For a successful power drift during slack tide, you must first realize that the fish are beginning to rotate their bodies to put their heads into the current so they can ambush prey coming from in front of them with the moving water. The goal during slack tide is to actually drift perpendicular to the current. Start your power drift so that you are dragging your bait towards the face of the fish, and not from behind. You can determine which way they are turning based on nearby structure and water flow, if any. If that does not exist, try drifting both ways until an actual current is reestablished.

big-numbers
Big numbers can sometimes be found in these ‘unchartered’ waters.

What To Use?

I like to rig fairly light for fluking, which reduces drag on the line and helps me keep my bait or lure in the strike zone longer. My goal is to always use the least amount of weight to hold the bottom without scoping way out behind the boat. Staying vertical while jigging is ideal for hookup rates as well as proper lure and bait presentation. For slow current or shallower drifts, my go-to rod and reel combo is the Daiwa Harrier in MH with a Lexa-HD300 HSL-P.  When the drift is slow, a solo jig with just enough weight to hold bottom, paired with 15- or 20-pound braid tied to a 10-foot leader of 20-pound test mono, is perfect. For heavier current or deeper water, I switch over to Daiwa Harrier in XH, which has a beefier back bone. The Reel is still a Daiwa Lexa-HD300 HSL-P and this rig will be spooled with 30-pound braid and a 25-pound mono leader.

navionics-app
Digital recon, using the Navionics App, can reveal potential fluke hot zones like this steep edge.

I like to tell everyone that wants to get into this, that fluking is a lot like freshwater bass fishing. Having an array of different styles of baits, colors and sizes, and a few rods to present them correctly can equal the difference between a good day and a day you’ll never forget. Some of my favorite colors include white, pink, and bright green. These can represent squid and a few baitfish. Two other colors that should not be overlooked are blue and orange. These colors can represent mackerel, herring, and even sea robins.  Bucktail Jigs are a popular choice among fluke fishermen, and one of my personal favorites is the Charlie’s Bucktails Fluke teaser in 3/8-ounce as well as their quarter-ounce bucktail teaser. These are great choices for popcorn rigs especially in slower moving water.

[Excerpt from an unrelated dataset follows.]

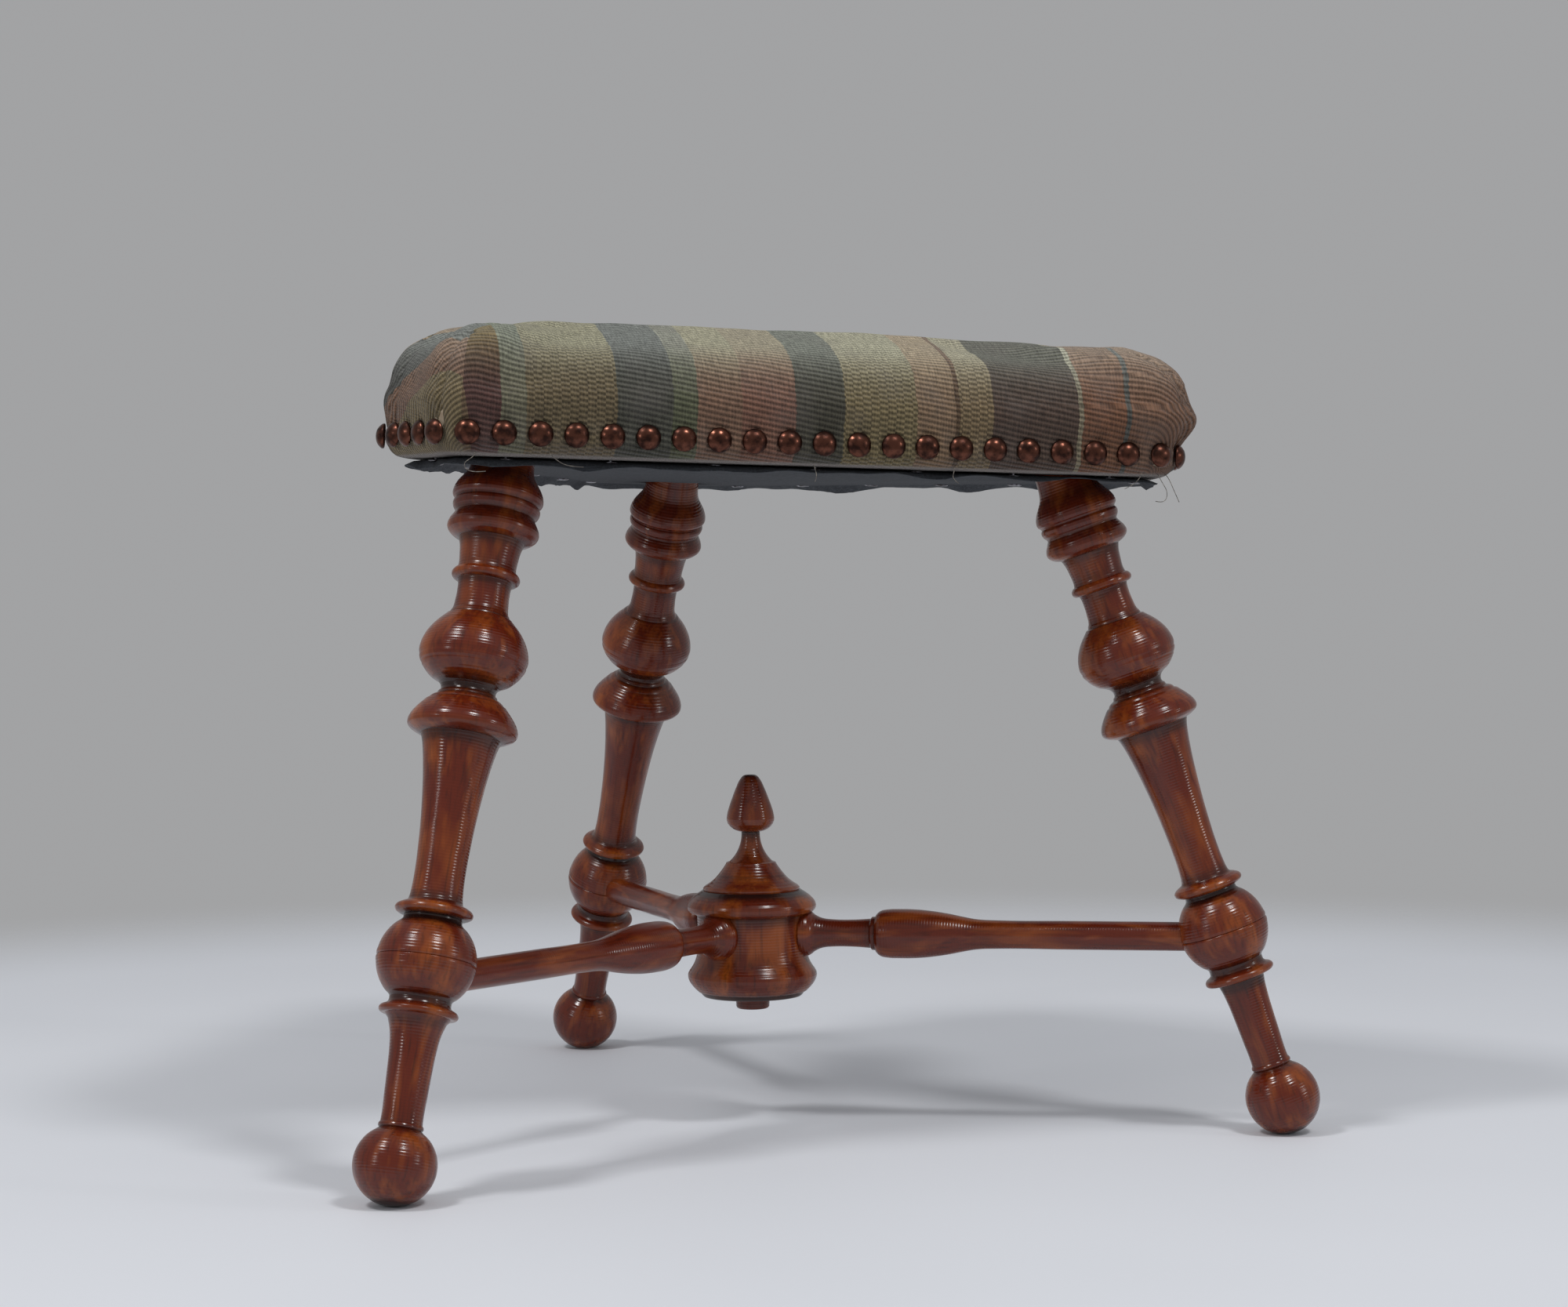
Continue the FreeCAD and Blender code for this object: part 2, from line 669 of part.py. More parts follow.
board_body = doc.addObject("PartDesign::Body", "sawn_board")
board_sketch = new_sketch(board_body, "board_outline", "XY_Plane")
for here, after in zip(board_points, board_points[1:] + board_points[:1]):
    board_sketch.addGeometry(Part.LineSegment(here, after), False)
for number in range(6):
    after = (number + 1) % 6
    board_sketch.addConstraint(Sketcher.Constraint("Coincident", number, 2, after, 1))
    left, across, ahead, deep = BOARD_CORNERS[number]
    for kind, sign, alias in (("DistanceX", left, across), ("DistanceY", ahead, deep)):
        value = size(alias) * (-1 if sign else 1)
        index = board_sketch.addConstraint(
            Sketcher.Constraint(kind, -1, 1, number, 1, value)
        )
        board_sketch.setExpression("Constraints[%d]" % index, sign + "Sizes." + alias)
board_pad = board_body.newObject("PartDesign::Pad", "board_pad")
board_pad.Profile = board_sketch
board_pad.setExpression("Length", "Sizes.board_thickness")
doc.recompute()
upright_edges = []
for number, edge in enumerate(board_pad.Shape.Edges, 1):
    if abs(edge.tangentAt(edge.FirstParameter).z) > 0.5:
        upright_edges.append("Edge%d" % number)
board_corners = board_body.newObject("PartDesign::Fillet", "board_corners")
board_corners.Base = (board_pad, upright_edges)
board_corners.setExpression("Radius", "Sizes.board_corner_radius")
doc.recompute()
lower_edges = []
for number, edge in enumerate(board_corners.Shape.Edges, 1):
    if edge.BoundBox.ZMax < size("board_thickness") / 2:
        lower_edges.append("Edge%d" % number)
board_lower_bevel = board_body.newObject("PartDesign::Chamfer", "board_lower_bevel")
board_lower_bevel.Base = (board_corners, lower_edges)
board_lower_bevel.setExpression("Size", "Sizes.board_bevel")
board_sketch.Visibility = False
board_body.Placement = seat_place
nodes.append(cut("seat_board", board_body, tenon_drills))


# Solids with flat faces
def flat_face(corners):
    return Part.Face(Part.makePolygon(corners + corners[:1]))


def closed_solid(faces):
    shell = Part.makeShell(faces)
    shell.sewShape()
    solid = Part.Solid(Part.Shell(shell.Faces))
    solid.fix(1e-6, 1e-6, 1e-6)
    if solid.Volume < 0:
        solid.reverse()
    return solid


def frustums(rings):
    """A closed solid over level polygons that all have as many corners."""
    faces = [flat_face(rings[0]), flat_face(rings[-1])]
    for lower, upper in zip(rings, rings[1:]):
        for number in range(len(lower)):
            before = number - 1
            faces.append(flat_face([lower[before], lower[number], upper[number], upper[before]]))
    return closed_solid(faces)


# Outlines round the seat
def shifted_corners(inset):
    """The corners of the board's outline after every side is moved inwards by inset."""
    lines = []
    for here, after in zip(board_points, board_points[1:] + board_points[:1]):
        along = (after - here).normalize()
        inward = FreeCAD.Vector(-along.y, along.x, 0)
        lines.append((here + inward * inset, along))
    corners = []
    for (point, along), (next_point, next_along) in zip(lines[-1:] + lines[:-1], lines):
        gap = next_point - point
        crossing = along.x * next_along.y - along.y * next_along.x
        corners.append(point + along * ((gap.x * next_along.y - gap.y * next_along.x) / crossing))
    return corners


def rounded_sides(inset, share=1.0):
    """(side's start, side's end, next corner's arc centre, radius) for each of the six sides."""
    softening = size("corner_softening") if inset > 0 else 1.0
    radius = (size("board_corner_radius") - inset * softening) * share
    centre = FreeCAD.Vector(0, 0, 0)
    for corner in board_points:
        centre += corner * (1 / 6)
    corners = [centre + (corner - centre) * share for corner in shifted_corners(inset)]
    cuts = []
    for before, corner, after in zip(corners[-1:] + corners[:-1], corners, corners[1:] + corners[:1]):
        back = (before - corner).normalize()
        ahead = (after - corner).normalize()
        half = back.getAngle(ahead) / 2
        reach = radius / math.tan(half)
        middle = corner + (back + ahead).normalize() * (radius / math.sin(half))
        cuts.append((corner + back * reach, corner + ahead * reach, middle))
    sides = []
    for here, after in zip(cuts, cuts[1:] + cuts[:1]):
        sides.append((here[1], after[0], after[2], radius))
    return sides


def outline(inset, height, share=1.0):
    """The edges of a level section: six pairs of a straight side and the arc that follows it."""
    lift = FreeCAD.Vector(0, 0, height)
    sides = rounded_sides(inset, share)
    edges = []
    for side, after in zip(sides, sides[1:] + sides[:1]):
        start, end, middle, radius = side
        edges.append(Part.LineSegment(start + lift, end + lift).toShape())
        halfway = ((end - middle) + (after[0] - middle)).normalize() * radius + middle
        edges.append(Part.Arc(end + lift, halfway + lift, after[0] + lift).toShape())
    return edges


def slab(inset, low, high):
    face = Part.Face(Part.Wire(outline(inset, low)))
    return face.extrude(FreeCAD.Vector(0, 0, high - low))


def stacked(sections):
    """A closed solid over level sections. Its sides are flat, because each section's straight
    sides are parallel to those below, and only the strips at the corners are curved."""
    faces = [Part.Face(Part.Wire(sections[0])), Part.Face(Part.Wire(sections[-1]))]
    for lower, upper in zip(sections, sections[1:]):
        for low, high in zip(lower, upper):
            if isinstance(low.Curve, Part.Line):
                faces.append(flat_face([end.Point for end in low.Vertexes + high.Vertexes[::-1]]))
            else:
                faces.append(Part.makeRuledSurface(low, high))
    return closed_solid(faces)


# Stuffing, lining and cover
# A curled-hair pad with a crown lies on the board, drawn in over rounded edges. A calico lining is
# pulled over it and down the edge of the board, and the woven cover goes over both, is nailed along
# the edge of the board and turned under as a hem.
FABRICS = "lining_thickness + cover_thickness"
PAD_SECTIONS = [
    ("pad_roll_inset", "pad_roll_height"),
    ("pad_shoulder_inset", "pad_shoulder_height"),
    ("pad_slope_inset", "pad_slope_height"),
    ("pad_top_inset", "pad_top_height"),
]


def padded(layers, foot):
    """The pad grown outwards by layers of cloth, from its foot sections over its crown."""
    sink = size(FABRICS) - layers
    sections = foot + [outline(-layers, size("pad_edge_height") - sink)]
    for inset, height in PAD_SECTIONS:
        sections.append(outline(size(inset) - layers, size(height) - sink))
    top_inset = size("pad_top_inset") - layers
    sections.append(outline(top_inset, size("crown_height") - sink, size("crown_share")))
    return stacked(sections)


def feature(name, shape, place):
    piece = doc.addObject("Part::Feature", name)
    piece.Shape = shape
    piece.Placement = place
    nodes.append(piece)


lining = size("lining_thickness")
fabrics = size(FABRICS)
thickness = size("board_thickness")
bevel = size("board_bevel")
hem = size("cover_thickness")

stuffing = padded(0.0, [outline(0.0, thickness)])
lining_outside = padded(lining, [outline(-lining, bevel)])
lining_inside = padded(0.0, [outline(0.0, bevel)])
cover_outside = padded(fabrics, [outline(bevel, -hem), outline(-fabrics, bevel)])
cover_inside = padded(lining, [outline(bevel, 0.0), outline(-lining, bevel)])
hem_opening = slab(size("hem_width"), -hem * 2, thickness)

feature("stuffing", stuffing, seat_place)
feature("calico_lining", lining_outside.cut(lining_inside), seat_place)
feature("seat_cover", cover_outside.cut(cover_inside).cut(hem_opening), seat_place)

# Dust cover
# A thin sheet under the board, tacked over the hem, with a hole round each leg.
sheet_top = -hem
sheet_bottom = -hem - size("dust_cover_thickness")
dust_cover = slab(size("dust_cover_inset"), sheet_bottom, sheet_top)
for leg in LEG_AZIMUTHS:
    along = leg_places[leg].Rotation.multVec(UP)
    hole = Part.makeCylinder(
        size("tenon_dia") / 2 + size("dust_cover_leg_gap"),
        thickness * 2,
        shoulders[leg] - along * thickness,
        along,
    )
    dust_cover = dust_cover.cut(hole.transformed(seat_place.inverse().toMatrix()))
feature("dust_cover", dust_cover, seat_place)


# Nails and tacks
# A domed nail and a flat tack, each with a tapered square shank, placed by their pitch along an
# outline of the seat. The nails are grouped by the side that they are driven into.
def polygon(sides, across, height):
    """The corners of a level regular polygon, across its corners."""
    return [polar(across / 2, 360 / sides * turn, height) for turn in range(sides)]


def fastener(head_rings, shank_length):
    """An eight-sided head on its seat at height 0 with a tapered square shank below it."""
    head = frustums([polygon(8, size(across), height) for across, height in head_rings])
    tip = polygon(4, size("shank_tip_width"), -shank_length)
    shank = frustums([tip, polygon(4, size("nail_shank_width"), 0.0)])
    return head.fuse(shank)


def along_outline(inset, pitch):
    """(point, outward direction, side number) at even steps, with one in the middle of the front."""
    sides = rounded_sides(inset)
    stretches = []
    for number, side in enumerate(sides):
        start, end, middle, radius = side
        after = sides[(number + 1) % 6][0]
        turn = (end - middle).getAngle(after - middle)
        stretches.append((number, start, end, (end - start).Length, None, 0.0))
        stretches.append((number, end, middle, radius * turn, radius, turn))
    perimeter = sum(stretch[3] for stretch in stretches)
    count = max(int(round(perimeter / pitch)), 6)
    spots = []
    for step in range(count):
        distance = (stretches[0][3] / 2 + step * perimeter / count) % perimeter
        for number, start, end, length, radius, turn in stretches:
            if distance <= length:
                break
            distance -= length
        if radius is None:
            along = (end - start).normalize()
            outward = FreeCAD.Vector(along.y, -along.x, 0)
            spots.append((start + along * distance, outward, number))
        else:
            swing = FreeCAD.Rotation(UP, math.degrees(turn * distance / length))
            outward = swing.multVec((start - end).normalize())
            nearer = number if distance < length / 2 else (number + 1) % 6
            spots.append((end + outward * radius, outward, nearer))
    return spots


nail = fastener(
    [
        ("nail_head_dia", 0.0),
        ("nail_shoulder_dia", size("nail_shoulder_height")),
        ("nail_crown_dia", size("nail_crown_height")),
    ],
    size("nail_shank_length"),
)
nails = {name: [] for name in SIDE_NAMES}
for point, outward, number in along_outline(-fabrics, size("nail_pitch")):
    lift = FreeCAD.Vector(0, 0, size("nail_line_height"))
    place = FreeCAD.Placement(point + lift, FreeCAD.Rotation(UP, outward))
    nails[SIDE_NAMES[number]].append(nail.transformed(place.toMatrix()))
for name, copies in nails.items():
    feature("nails_" + name, Part.makeCompound(copies), seat_place)

tack = fastener(
    [("tack_head_dia", 0.0), ("tack_top_dia", size("tack_head_height"))],
    size("tack_shank_length"),
)
tacks = []
tack_inset = size("dust_cover_inset + tack_edge_distance")
for point, outward, number in along_outline(tack_inset, size("tack_pitch")):
    lift = FreeCAD.Vector(0, 0, sheet_bottom)
    place = FreeCAD.Placement(point + lift, FreeCAD.Rotation(FreeCAD.Vector(1, 0, 0), 180))
    tacks.append(tack.transformed(place.toMatrix()))
feature("dust_cover_tacks", Part.makeCompound(tacks), seat_place)

doc.recompute()

# Checks and files
for item in doc.Objects:
    if "Invalid" in item.State or "Error" in item.State:
        raise RuntimeError(item.Name + " failed: " + str(item.State))
os.makedirs("parts", exist_ok=True)
for node in nodes:
    if node.Shape.isNull() or not node.Shape.isValid() or not node.Shape.Solids:
        raise RuntimeError(node.Name + " has no valid shape")
    node.Label = node.Name
    node.Shape.exportStep("parts/" + node.Label + ".step")
    print(node.Label, len(node.Shape.Solids), round(node.Shape.Volume), node.Shape.BoundBox)
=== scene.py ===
"""Upholstered footstool on three turned legs, dressed over its measured frame, in metres."""
import math
import random

import bmesh
import bpy
from mathutils import Matrix, Vector, noise
from mathutils.kdtree import KDTree


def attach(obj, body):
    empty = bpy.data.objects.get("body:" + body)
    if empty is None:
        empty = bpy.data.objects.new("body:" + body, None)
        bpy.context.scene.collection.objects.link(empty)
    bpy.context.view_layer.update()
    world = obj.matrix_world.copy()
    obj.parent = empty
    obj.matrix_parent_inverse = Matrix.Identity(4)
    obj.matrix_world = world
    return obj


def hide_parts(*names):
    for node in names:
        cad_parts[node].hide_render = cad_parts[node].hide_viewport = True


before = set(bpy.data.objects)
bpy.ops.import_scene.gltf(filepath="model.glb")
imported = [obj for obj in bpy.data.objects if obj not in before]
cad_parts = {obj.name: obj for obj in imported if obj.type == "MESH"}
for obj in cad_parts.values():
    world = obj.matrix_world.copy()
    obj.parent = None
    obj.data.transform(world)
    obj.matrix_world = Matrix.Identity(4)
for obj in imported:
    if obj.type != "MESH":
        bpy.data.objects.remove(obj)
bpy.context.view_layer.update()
scene = bpy.context.scene

# Camera
# It stands to the left of the front, a little lower than the seat, so that the underside of the
# seat is seen edge on and all three legs show.
camera = bpy.data.objects.new("camera", bpy.data.cameras.new("camera"))
scene.collection.objects.link(camera)
CAMERA_PLACE = Vector((-0.42448, -1.56621, 0.267))
TO_THE_RIGHT = Vector((0.96166, -0.27397, -0.01259))
UPWARDS = Vector((0.02043, 0.02576, 0.99946))
TOWARDS_STOOL = Vector((0.27350, 0.96139, -0.03036))
turned_to = Matrix((TO_THE_RIGHT, UPWARDS, -TOWARDS_STOOL)).transposed().to_4x4()
camera.matrix_world = Matrix.Translation(CAMERA_PLACE) @ turned_to
camera.data.sensor_width = 36
camera.data.lens = 76.87
scene.camera = camera
scene.view_settings.view_transform = "Standard"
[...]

When fishing solo jigs, the Charlies Bucktails Ultra Minnow and Big Eye Jigs get the job done and are available from 1 to 10 ounces. I also really like small spoons like the Al’s Goldfish Wicked Wec Hi-Lo rig and the M3 Tackle 3-inch fully-rigged spoons in gold, silver and glow. Larger spoons, such as the M3 Tackle 5.5-inch fully-rigged spoons are great for faster water, and homemade popcorn rigs, are just a few items I will never leave home without.

On those days when the bite isn’t on fire, a smart game plan is to work together with the guys on your boat, fishing different colors and styles until you can dial in the bite. Adding some scent to your rigs with squid strips, fluke bellies, or artificials such as Gulp, Fishbites, or Stinky Balls, is always recommended.

Fluke fishing can be a great way to spend a beautiful summer day, but it can be frustrating at times, so laying out a game plan with multiple options is huge. Having the right tackle, bait, and mastering boat control can be the difference from a single fluke sandwich to a family fry fest. Do your homework and dig into those local charts, be prepared to try a bunch of methods and colors until you find the one that’s working well, and remember, have fun!

Staying off the popular spots will ensure that you’re fishing less-pressured fish and you’ll find it way more satisfying, because you figured it all out for yourself—and that’s no small achievement.